(3D code data)
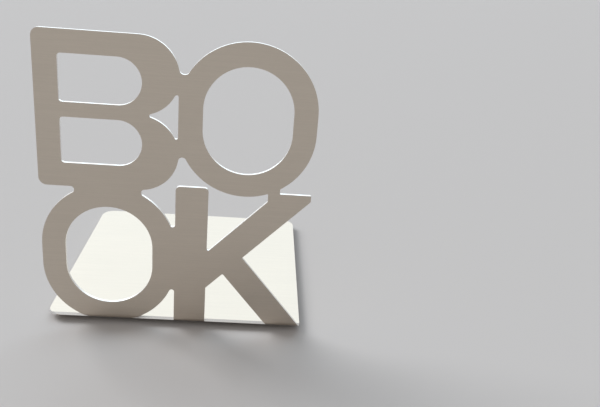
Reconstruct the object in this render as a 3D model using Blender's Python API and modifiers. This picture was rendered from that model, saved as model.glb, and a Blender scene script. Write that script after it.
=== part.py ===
"""Bookend cut from one steel sheet and bent once, on four stick-on foam pads.

The upright is the word BOOK in plain capitals, B and O above O and K, which grow into
each other. The lower O, the stem of the K and its leg run through the bend into the base.

Metres. X runs along the front, Y from the letters' front face to the back, Z up. The
origin is on the ground, under the middle of the footprint.
"""
import math

import bmesh
import bpy
from mathutils import Matrix, Vector

# Sheet
SHEET_THICKNESS = 0.0015
BEND_INSIDE_RADIUS = 0.0015
BEND_OUTSIDE_RADIUS = BEND_INSIDE_RADIUS + SHEET_THICKNESS
BEND_SPLIT_ANGLE = math.radians(45)

# Base
BASE_WIDTH = 0.1338
BASE_DEPTH = 0.1360
FRONT_LEFT_RADIUS = 0.0062
FRONT_RIGHT_RADIUS = 0.0024
BACK_RADIUS = 0.0078
HOLE_DIAMETER = 0.0060
HOLE_FROM_BACK = 0.0103

# Letters, measured from the left edge and from the top face of the base
LETTERS_HEIGHT = 0.1501
COLUMN_SPLIT_SHARE = 0.502
ROW_SPLIT_SHARE = 0.490
LETTER_BELOW_BASE = 0.0080

# B
B_STEM = 0.0113
B_TOP_BAR = 0.0110
B_MIDDLE_BAR = 0.0073
B_BOTTOM_BAR = 0.0121
B_BOWL_STROKE = 0.0175
B_CORNER_RADIUS = 0.0040
B_COUNTER_RADIUS = 0.0017
B_INTO_O = 0.0004

# Both Os
O_STROKE = 0.0116
O_OVERSHOOT = 0.0003
LOWER_O_INTO_B = 0.0015
LOWER_O_INTO_K = 0.0003
LOWER_O_BELOW_BASE = 0.0024

# K
K_STEM = 0.0162
K_STEM_RISE = 0.0030
K_STEM_RADIUS = 0.0022
K_LEFT_OF_SPLIT = 0.0007
K_ARM = 0.0145
K_ARM_RISE = 0.0020
K_LEG = 0.0137
K_CROTCH_SHARES = (0.512, 0.515)
K_ARM_TIP_SHARE = 0.956
K_LEG_FOOT_SHARE = 0.985
K_TIP_RADIUS = 0.0004

# Tab between the upper O and the arm of the K
TAB_WIDTH = 0.0058
TAB_PLACE_SHARE = 0.680
TAB_RADIUS = 0.0004

# Rounding that the cutting beam leaves where two letters meet
NOTCH_B_O_ABOVE = 0.0026
NOTCH_B_O_BELOW = 0.0020
NOTCH_B_LOWER_O = 0.0018
NOTCH_O_K = 0.0013
NOTCH_WAIST = 0.0009
NOTCH_K_ARM = 0.0008
NOTCH_K_CROTCH = 0.0006

# Pads, each a foam disc on a disc of adhesive film, stuck on by hand
PAD_DIAMETER = 0.0160
PAD_THICKNESS = 0.0018
PAD_EDGE_RADIUS = 0.0003
FILM_INSET = 0.0002
FILM_DIAMETER = PAD_DIAMETER - 2 * FILM_INSET
FILM_THICKNESS = 0.0002
SEAT_GAP = 0.0003
FRONT_LEFT_PAD_FROM_SIDE = 0.0178
FRONT_LEFT_PAD_FROM_END = 0.0196
FRONT_RIGHT_PAD_FROM_SIDE = 0.0192
FRONT_RIGHT_PAD_FROM_END = 0.0208
BACK_LEFT_PAD_FROM_SIDE = 0.0202
BACK_LEFT_PAD_FROM_END = 0.0139
BACK_RIGHT_PAD_FROM_SIDE = 0.0144
BACK_RIGHT_PAD_FROM_END = 0.0222

# Making
ARC_TOLERANCE = 0.00001
DISC_SIDES = 72
PAD_EDGE_STEPS = 3
SAME_POINT = 0.000001
CUTTER_OVERRUN = 0.0060

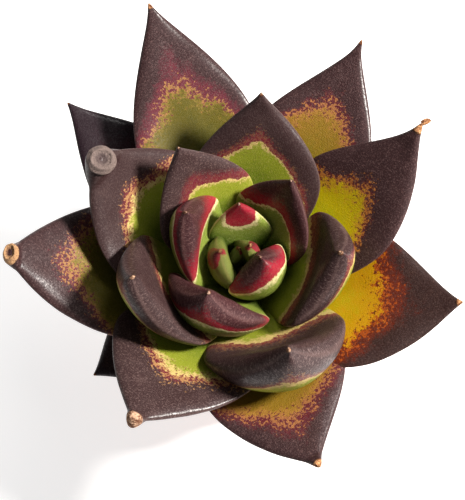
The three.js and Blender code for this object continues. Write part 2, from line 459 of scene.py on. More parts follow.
class LeafSkin:
    """The pattern that every leaf wears, built once as a node group, and the gloss on it.

    A leaf's attributes say where a point is: share runs from root to point, across from the right
    margin (-1) to the left (1), face from the back (-1) to the inner side (1), tip is the distance to
    the point, and skin a place on the flattened leaf, both in millimetres. A ragged border divides the
    green root from the dark point.
    """

    IOR = 1.42
    SPECULAR = 0.13
    COAT_ROUGHNESS = 0.3
    RELIEF = 0.0004
    NUMBERS = tuple(part.name for part in fields(LeafPattern) if part.name != "tone")
    COLOURS = tuple(part.name for part in fields(LeafColours))

    def __init__(self) -> None:
        """Builds the node group."""
        inputs: dict[str, object] = dict.fromkeys(("length", *self.NUMBERS), 1.0)
        inputs |= {f"{name} colour": BLACK for name in self.COLOURS}
        outputs = {"colour": "NodeSocketColor"}
        outputs |= dict.fromkeys(("roughness", "coat", "height"), "NodeSocketFloat")
        self.w, given, out = new_group("leaf_skin", inputs, outputs)
        self.get = given.outputs
        w = self.w
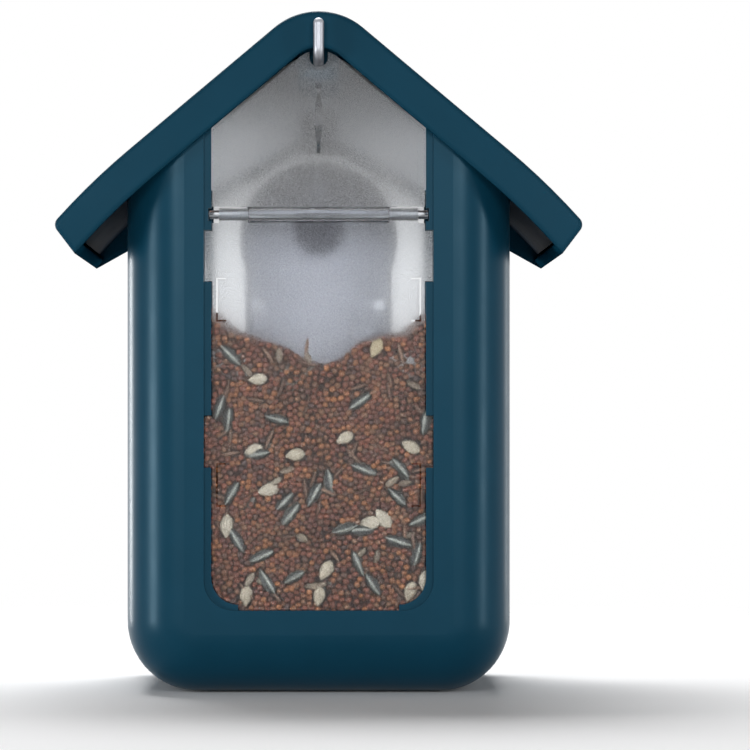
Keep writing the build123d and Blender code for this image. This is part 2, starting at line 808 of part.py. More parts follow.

(Requirements) Write every record out again, unaltered.

(In response)
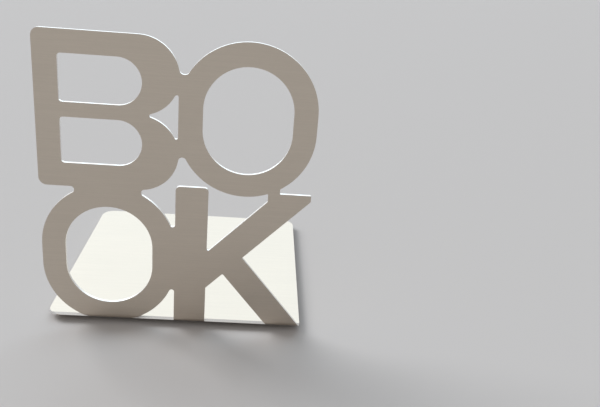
Reconstruct the object in this render as a 3D model using Blender's Python API and modifiers. This picture was rendered from that model, saved as model.glb, and a Blender scene script. Write that script after it.
=== part.py ===
"""Bookend cut from one steel sheet and bent once, on four stick-on foam pads.

The upright is the word BOOK in plain capitals, B and O above O and K, which grow into
each other. The lower O, the stem of the K and its leg run through the bend into the base.

Metres. X runs along the front, Y from the letters' front face to the back, Z up. The
origin is on the ground, under the middle of the footprint.
"""
import math

import bmesh
import bpy
from mathutils import Matrix, Vector

# Sheet
SHEET_THICKNESS = 0.0015
BEND_INSIDE_RADIUS = 0.0015
BEND_OUTSIDE_RADIUS = BEND_INSIDE_RADIUS + SHEET_THICKNESS
BEND_SPLIT_ANGLE = math.radians(45)

# Base
BASE_WIDTH = 0.1338
BASE_DEPTH = 0.1360
FRONT_LEFT_RADIUS = 0.0062
FRONT_RIGHT_RADIUS = 0.0024
BACK_RADIUS = 0.0078
HOLE_DIAMETER = 0.0060
HOLE_FROM_BACK = 0.0103

# Letters, measured from the left edge and from the top face of the base
LETTERS_HEIGHT = 0.1501
COLUMN_SPLIT_SHARE = 0.502
ROW_SPLIT_SHARE = 0.490
LETTER_BELOW_BASE = 0.0080

# B
B_STEM = 0.0113
B_TOP_BAR = 0.0110
B_MIDDLE_BAR = 0.0073
B_BOTTOM_BAR = 0.0121
B_BOWL_STROKE = 0.0175
B_CORNER_RADIUS = 0.0040
B_COUNTER_RADIUS = 0.0017
B_INTO_O = 0.0004

# Both Os
O_STROKE = 0.0116
O_OVERSHOOT = 0.0003
LOWER_O_INTO_B = 0.0015
LOWER_O_INTO_K = 0.0003
LOWER_O_BELOW_BASE = 0.0024

# K
K_STEM = 0.0162
K_STEM_RISE = 0.0030
K_STEM_RADIUS = 0.0022
K_LEFT_OF_SPLIT = 0.0007
K_ARM = 0.0145
K_ARM_RISE = 0.0020
K_LEG = 0.0137
K_CROTCH_SHARES = (0.512, 0.515)
K_ARM_TIP_SHARE = 0.956
K_LEG_FOOT_SHARE = 0.985
K_TIP_RADIUS = 0.0004

# Tab between the upper O and the arm of the K
TAB_WIDTH = 0.0058
TAB_PLACE_SHARE = 0.680
TAB_RADIUS = 0.0004

# Rounding that the cutting beam leaves where two letters meet
NOTCH_B_O_ABOVE = 0.0026
NOTCH_B_O_BELOW = 0.0020
NOTCH_B_LOWER_O = 0.0018
NOTCH_O_K = 0.0013
NOTCH_WAIST = 0.0009
NOTCH_K_ARM = 0.0008
NOTCH_K_CROTCH = 0.0006

# Pads, each a foam disc on a disc of adhesive film, stuck on by hand
PAD_DIAMETER = 0.0160
PAD_THICKNESS = 0.0018
PAD_EDGE_RADIUS = 0.0003
FILM_INSET = 0.0002
FILM_DIAMETER = PAD_DIAMETER - 2 * FILM_INSET
FILM_THICKNESS = 0.0002
SEAT_GAP = 0.0003
FRONT_LEFT_PAD_FROM_SIDE = 0.0178
FRONT_LEFT_PAD_FROM_END = 0.0196
FRONT_RIGHT_PAD_FROM_SIDE = 0.0192
FRONT_RIGHT_PAD_FROM_END = 0.0208
BACK_LEFT_PAD_FROM_SIDE = 0.0202
BACK_LEFT_PAD_FROM_END = 0.0139
BACK_RIGHT_PAD_FROM_SIDE = 0.0144
BACK_RIGHT_PAD_FROM_END = 0.0222

# Making
ARC_TOLERANCE = 0.00001
DISC_SIDES = 72
PAD_EDGE_STEPS = 3
SAME_POINT = 0.000001
CUTTER_OVERRUN = 0.0060

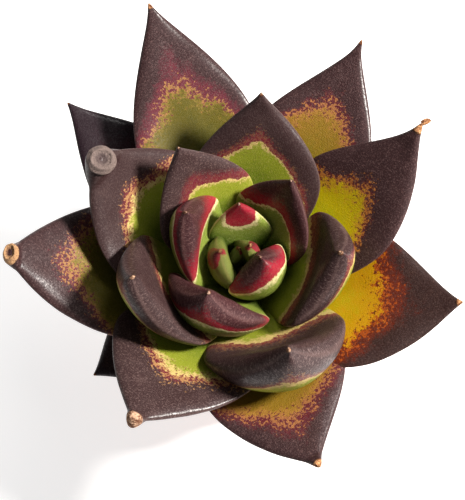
The three.js and Blender code for this object continues. Write part 2, from line 459 of scene.py on. More parts follow.
class LeafSkin:
    """The pattern that every leaf wears, built once as a node group, and the gloss on it.

    A leaf's attributes say where a point is: share runs from root to point, across from the right
    margin (-1) to the left (1), face from the back (-1) to the inner side (1), tip is the distance to
    the point, and skin a place on the flattened leaf, both in millimetres. A ragged border divides the
    green root from the dark point.
    """

    IOR = 1.42
    SPECULAR = 0.13
    COAT_ROUGHNESS = 0.3
    RELIEF = 0.0004
    NUMBERS = tuple(part.name for part in fields(LeafPattern) if part.name != "tone")
    COLOURS = tuple(part.name for part in fields(LeafColours))

    def __init__(self) -> None:
        """Builds the node group."""
        inputs: dict[str, object] = dict.fromkeys(("length", *self.NUMBERS), 1.0)
        inputs |= {f"{name} colour": BLACK for name in self.COLOURS}
        outputs = {"colour": "NodeSocketColor"}
        outputs |= dict.fromkeys(("roughness", "coat", "height"), "NodeSocketFloat")
        self.w, given, out = new_group("leaf_skin", inputs, outputs)
        self.get = given.outputs
        w = self.w
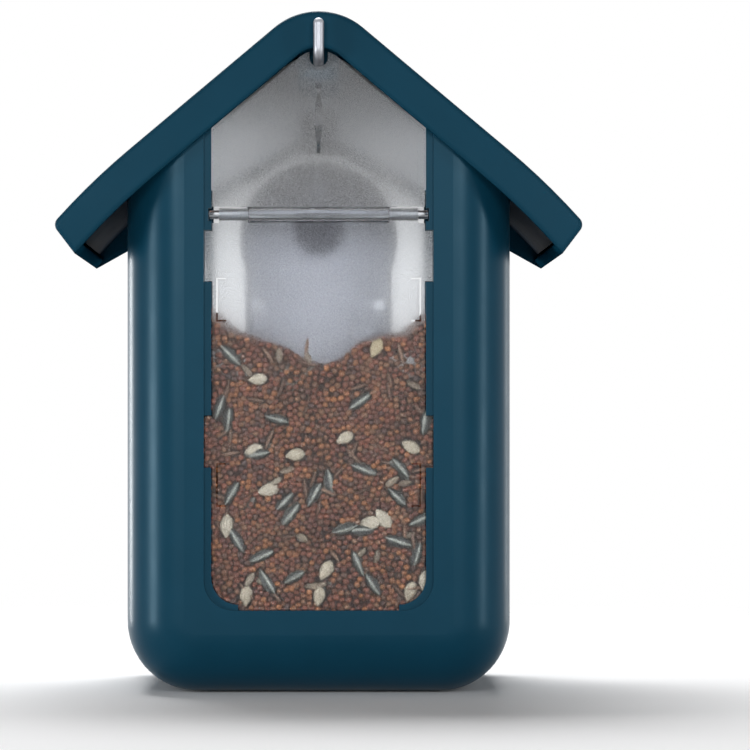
Keep writing the build123d and Blender code for this image. This is part 2, starting at line 808 of part.py. More parts follow.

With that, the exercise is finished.